*Written instruction:*
Print the lines beginning with the one that contains "left_arm_angle, left_grub_angle, backed_out)" and ending with the one that contains "obj.parent = empty", exactly, both included, and no other lines.

*Data extract:*
++++++++
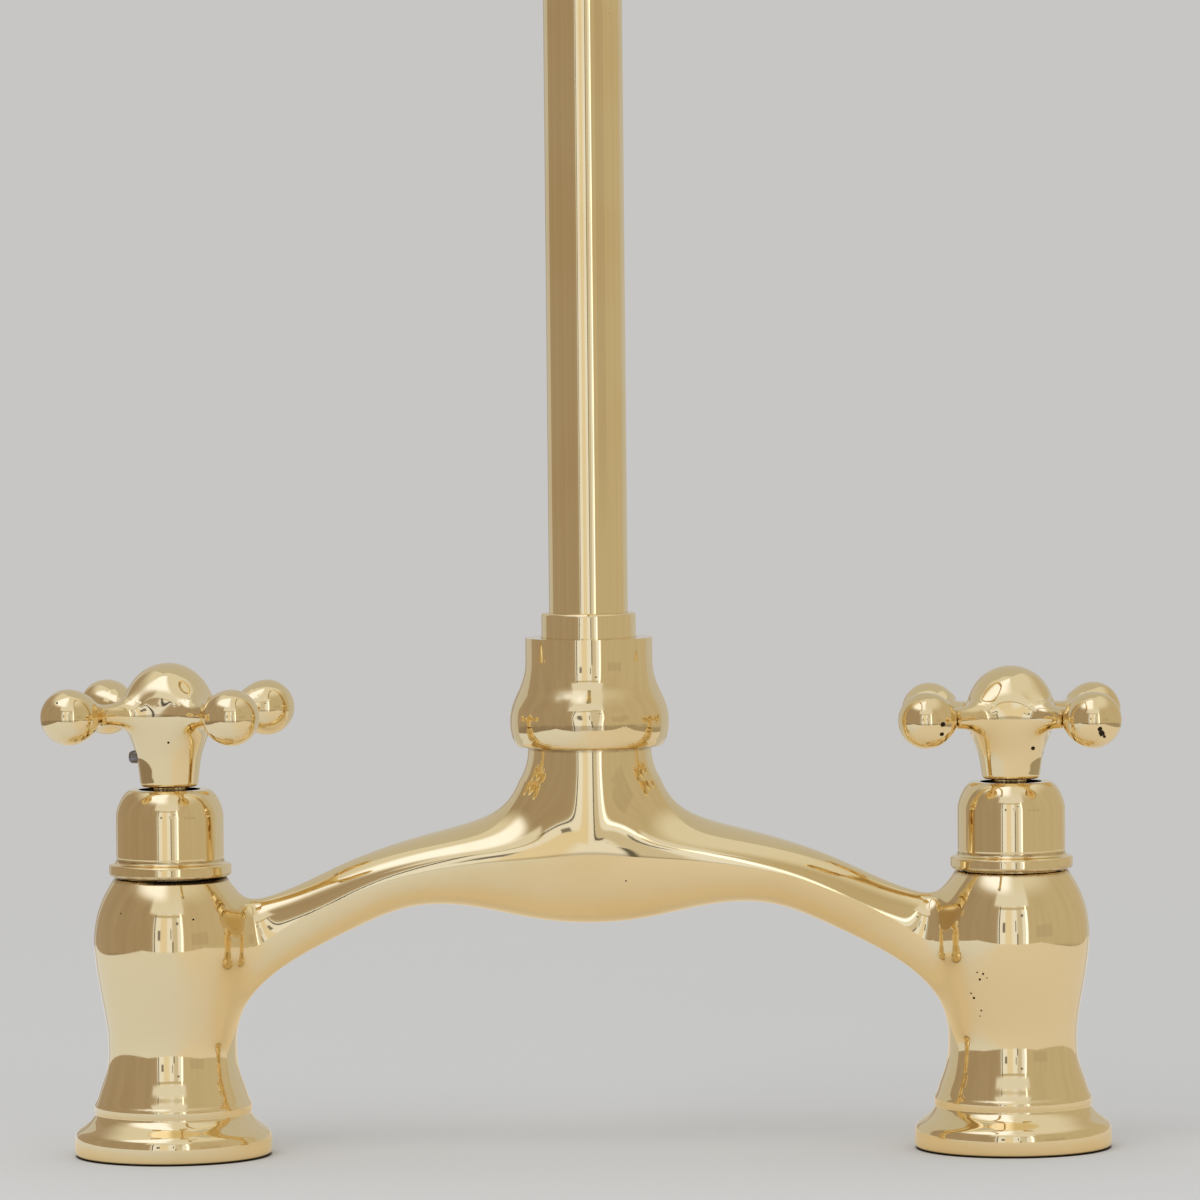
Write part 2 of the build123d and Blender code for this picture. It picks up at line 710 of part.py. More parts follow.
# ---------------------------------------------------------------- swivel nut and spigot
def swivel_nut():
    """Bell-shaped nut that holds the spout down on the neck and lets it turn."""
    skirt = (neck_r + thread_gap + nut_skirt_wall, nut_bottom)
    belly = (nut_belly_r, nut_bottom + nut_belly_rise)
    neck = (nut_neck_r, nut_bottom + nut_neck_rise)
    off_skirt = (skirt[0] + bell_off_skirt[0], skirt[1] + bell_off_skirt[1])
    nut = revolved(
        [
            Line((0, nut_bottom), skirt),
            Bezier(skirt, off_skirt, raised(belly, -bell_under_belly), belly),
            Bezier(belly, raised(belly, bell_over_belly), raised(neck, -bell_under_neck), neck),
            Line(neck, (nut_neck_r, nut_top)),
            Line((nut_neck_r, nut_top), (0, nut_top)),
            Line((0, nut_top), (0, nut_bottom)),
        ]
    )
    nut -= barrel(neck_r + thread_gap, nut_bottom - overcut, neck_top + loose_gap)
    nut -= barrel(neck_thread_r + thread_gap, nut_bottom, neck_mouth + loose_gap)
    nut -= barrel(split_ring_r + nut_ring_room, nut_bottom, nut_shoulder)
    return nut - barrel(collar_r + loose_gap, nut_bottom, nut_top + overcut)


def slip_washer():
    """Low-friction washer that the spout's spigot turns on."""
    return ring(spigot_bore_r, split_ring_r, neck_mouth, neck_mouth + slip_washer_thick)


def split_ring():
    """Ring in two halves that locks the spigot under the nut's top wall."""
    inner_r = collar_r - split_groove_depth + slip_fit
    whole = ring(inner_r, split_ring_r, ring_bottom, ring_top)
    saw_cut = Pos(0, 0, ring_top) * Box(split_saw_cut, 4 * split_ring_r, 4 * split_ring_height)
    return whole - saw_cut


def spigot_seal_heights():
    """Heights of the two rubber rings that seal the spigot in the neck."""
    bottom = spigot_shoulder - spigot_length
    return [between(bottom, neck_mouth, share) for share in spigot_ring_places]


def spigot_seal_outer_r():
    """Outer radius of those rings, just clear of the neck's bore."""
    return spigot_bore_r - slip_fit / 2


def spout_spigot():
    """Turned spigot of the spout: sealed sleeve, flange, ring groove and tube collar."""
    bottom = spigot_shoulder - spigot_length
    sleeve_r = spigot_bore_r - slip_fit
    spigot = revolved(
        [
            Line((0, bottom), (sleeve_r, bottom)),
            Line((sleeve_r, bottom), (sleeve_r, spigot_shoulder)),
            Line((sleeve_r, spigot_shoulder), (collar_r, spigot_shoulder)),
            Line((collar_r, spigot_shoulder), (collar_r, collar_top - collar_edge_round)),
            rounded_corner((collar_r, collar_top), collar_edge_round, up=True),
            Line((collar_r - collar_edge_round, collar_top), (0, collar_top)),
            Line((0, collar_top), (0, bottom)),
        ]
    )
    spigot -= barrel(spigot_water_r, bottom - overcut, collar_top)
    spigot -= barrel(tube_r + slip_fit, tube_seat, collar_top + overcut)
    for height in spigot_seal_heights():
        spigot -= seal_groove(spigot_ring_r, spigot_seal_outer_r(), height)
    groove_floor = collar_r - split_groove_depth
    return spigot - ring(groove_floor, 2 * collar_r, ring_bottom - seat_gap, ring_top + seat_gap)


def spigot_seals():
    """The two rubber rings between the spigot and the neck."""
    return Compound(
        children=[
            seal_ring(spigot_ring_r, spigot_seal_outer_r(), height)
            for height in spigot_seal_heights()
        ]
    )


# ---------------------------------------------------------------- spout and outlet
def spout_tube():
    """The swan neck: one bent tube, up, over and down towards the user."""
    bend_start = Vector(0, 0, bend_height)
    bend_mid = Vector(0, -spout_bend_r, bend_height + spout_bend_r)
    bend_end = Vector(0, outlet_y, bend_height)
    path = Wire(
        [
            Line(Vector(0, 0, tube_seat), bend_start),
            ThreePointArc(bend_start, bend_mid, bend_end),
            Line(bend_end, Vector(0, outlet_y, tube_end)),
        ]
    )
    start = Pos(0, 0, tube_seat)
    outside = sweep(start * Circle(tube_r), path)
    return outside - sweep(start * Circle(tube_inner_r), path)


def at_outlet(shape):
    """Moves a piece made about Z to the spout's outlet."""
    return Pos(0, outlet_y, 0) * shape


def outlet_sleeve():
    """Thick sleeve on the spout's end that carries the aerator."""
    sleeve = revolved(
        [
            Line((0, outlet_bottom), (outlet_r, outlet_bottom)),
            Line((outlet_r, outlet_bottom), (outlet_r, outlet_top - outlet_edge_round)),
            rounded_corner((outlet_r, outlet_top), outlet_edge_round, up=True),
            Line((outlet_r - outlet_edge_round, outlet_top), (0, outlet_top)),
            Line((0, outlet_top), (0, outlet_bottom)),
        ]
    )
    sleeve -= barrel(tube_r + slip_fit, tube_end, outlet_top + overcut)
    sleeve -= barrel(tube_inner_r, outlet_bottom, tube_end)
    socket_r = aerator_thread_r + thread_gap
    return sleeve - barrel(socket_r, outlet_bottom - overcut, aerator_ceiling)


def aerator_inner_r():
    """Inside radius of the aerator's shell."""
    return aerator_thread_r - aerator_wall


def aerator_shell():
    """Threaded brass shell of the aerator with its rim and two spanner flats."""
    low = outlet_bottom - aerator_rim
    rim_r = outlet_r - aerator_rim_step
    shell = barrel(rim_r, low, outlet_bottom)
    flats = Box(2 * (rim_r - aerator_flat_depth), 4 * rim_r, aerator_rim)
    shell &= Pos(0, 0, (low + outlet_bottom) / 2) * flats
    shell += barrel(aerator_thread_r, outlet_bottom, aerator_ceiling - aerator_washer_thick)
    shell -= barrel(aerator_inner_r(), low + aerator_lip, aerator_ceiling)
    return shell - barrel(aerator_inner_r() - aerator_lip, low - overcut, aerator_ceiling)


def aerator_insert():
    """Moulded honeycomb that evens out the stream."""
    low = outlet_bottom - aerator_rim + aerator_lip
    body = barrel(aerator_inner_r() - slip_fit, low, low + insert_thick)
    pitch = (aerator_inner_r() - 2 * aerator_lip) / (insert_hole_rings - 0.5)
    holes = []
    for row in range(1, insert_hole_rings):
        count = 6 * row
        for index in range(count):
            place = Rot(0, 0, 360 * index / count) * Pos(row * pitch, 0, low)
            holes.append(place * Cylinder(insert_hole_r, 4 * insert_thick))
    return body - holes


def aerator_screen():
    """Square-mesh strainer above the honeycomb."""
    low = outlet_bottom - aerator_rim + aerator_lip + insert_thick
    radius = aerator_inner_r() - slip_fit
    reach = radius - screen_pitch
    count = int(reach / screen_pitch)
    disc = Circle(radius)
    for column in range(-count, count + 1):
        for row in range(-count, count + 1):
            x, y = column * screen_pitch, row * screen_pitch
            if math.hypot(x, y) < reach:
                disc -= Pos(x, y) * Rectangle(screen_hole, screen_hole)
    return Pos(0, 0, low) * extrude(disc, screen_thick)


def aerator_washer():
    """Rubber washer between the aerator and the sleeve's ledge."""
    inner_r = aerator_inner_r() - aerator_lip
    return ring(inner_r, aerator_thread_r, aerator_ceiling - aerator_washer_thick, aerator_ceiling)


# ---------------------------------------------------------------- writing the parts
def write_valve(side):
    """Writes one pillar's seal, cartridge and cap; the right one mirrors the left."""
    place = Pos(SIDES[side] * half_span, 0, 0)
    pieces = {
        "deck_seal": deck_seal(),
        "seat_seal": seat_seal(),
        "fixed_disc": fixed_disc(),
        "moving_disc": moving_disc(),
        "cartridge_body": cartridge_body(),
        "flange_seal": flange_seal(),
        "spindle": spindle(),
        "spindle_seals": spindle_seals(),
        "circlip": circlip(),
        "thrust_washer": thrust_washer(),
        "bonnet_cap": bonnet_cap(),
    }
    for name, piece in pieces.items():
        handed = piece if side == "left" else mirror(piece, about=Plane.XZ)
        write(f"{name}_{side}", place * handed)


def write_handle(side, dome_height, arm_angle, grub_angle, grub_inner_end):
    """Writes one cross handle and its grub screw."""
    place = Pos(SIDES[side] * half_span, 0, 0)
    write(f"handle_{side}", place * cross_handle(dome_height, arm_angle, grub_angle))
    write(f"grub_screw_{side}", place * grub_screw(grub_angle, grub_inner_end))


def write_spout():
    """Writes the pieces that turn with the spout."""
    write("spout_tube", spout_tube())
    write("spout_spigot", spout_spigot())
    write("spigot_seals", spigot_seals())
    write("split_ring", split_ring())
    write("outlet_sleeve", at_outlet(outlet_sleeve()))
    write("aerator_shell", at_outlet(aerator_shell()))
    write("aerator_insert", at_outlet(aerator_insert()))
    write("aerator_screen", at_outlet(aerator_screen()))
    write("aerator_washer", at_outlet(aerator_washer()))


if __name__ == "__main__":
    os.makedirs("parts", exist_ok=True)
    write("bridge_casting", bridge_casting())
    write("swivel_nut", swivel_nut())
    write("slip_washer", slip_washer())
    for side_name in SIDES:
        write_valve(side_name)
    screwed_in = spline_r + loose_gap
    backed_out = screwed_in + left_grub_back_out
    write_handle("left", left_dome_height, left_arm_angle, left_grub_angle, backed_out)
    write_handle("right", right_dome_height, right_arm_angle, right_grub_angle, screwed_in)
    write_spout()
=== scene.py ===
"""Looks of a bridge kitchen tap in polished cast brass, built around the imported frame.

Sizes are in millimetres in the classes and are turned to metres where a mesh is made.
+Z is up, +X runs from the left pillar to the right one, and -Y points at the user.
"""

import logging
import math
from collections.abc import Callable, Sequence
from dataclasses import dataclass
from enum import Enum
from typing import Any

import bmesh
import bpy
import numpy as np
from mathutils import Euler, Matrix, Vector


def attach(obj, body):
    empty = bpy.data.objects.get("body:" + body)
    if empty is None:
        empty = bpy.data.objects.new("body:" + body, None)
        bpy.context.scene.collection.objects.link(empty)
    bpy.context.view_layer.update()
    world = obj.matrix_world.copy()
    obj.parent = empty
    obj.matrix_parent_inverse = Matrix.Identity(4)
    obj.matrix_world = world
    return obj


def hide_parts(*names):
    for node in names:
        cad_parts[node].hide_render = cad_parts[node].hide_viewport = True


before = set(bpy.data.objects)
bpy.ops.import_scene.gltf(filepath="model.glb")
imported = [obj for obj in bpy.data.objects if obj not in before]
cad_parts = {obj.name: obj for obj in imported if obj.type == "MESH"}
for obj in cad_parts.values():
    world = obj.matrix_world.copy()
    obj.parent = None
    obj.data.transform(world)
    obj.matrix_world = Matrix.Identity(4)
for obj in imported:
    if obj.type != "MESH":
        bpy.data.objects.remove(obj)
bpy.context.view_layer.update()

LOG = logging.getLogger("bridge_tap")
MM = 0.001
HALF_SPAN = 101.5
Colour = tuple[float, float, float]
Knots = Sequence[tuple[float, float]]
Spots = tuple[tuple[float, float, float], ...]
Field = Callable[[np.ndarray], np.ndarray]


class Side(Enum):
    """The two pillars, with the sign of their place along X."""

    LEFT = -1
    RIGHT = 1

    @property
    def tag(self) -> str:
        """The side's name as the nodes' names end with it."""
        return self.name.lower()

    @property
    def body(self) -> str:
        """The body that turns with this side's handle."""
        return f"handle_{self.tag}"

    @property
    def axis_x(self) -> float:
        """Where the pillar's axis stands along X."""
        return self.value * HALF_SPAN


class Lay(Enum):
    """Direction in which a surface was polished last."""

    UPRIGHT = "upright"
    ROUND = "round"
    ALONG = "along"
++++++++
*Final result:*
    write_handle("left", left_dome_height, left_arm_angle, left_grub_angle, backed_out)
    write_handle("right", right_dome_height, right_arm_angle, right_grub_angle, screwed_in)
    write_spout()
=== scene.py ===
"""Looks of a bridge kitchen tap in polished cast brass, built around the imported frame.

Sizes are in millimetres in the classes and are turned to metres where a mesh is made.
+Z is up, +X runs from the left pillar to the right one, and -Y points at the user.
"""

import logging
import math
from collections.abc import Callable, Sequence
from dataclasses import dataclass
from enum import Enum
from typing import Any

import bmesh
import bpy
import numpy as np
from mathutils import Euler, Matrix, Vector


def attach(obj, body):
    empty = bpy.data.objects.get("body:" + body)
    if empty is None:
        empty = bpy.data.objects.new("body:" + body, None)
        bpy.context.scene.collection.objects.link(empty)
    bpy.context.view_layer.update()
    world = obj.matrix_world.copy()
    obj.parent = empty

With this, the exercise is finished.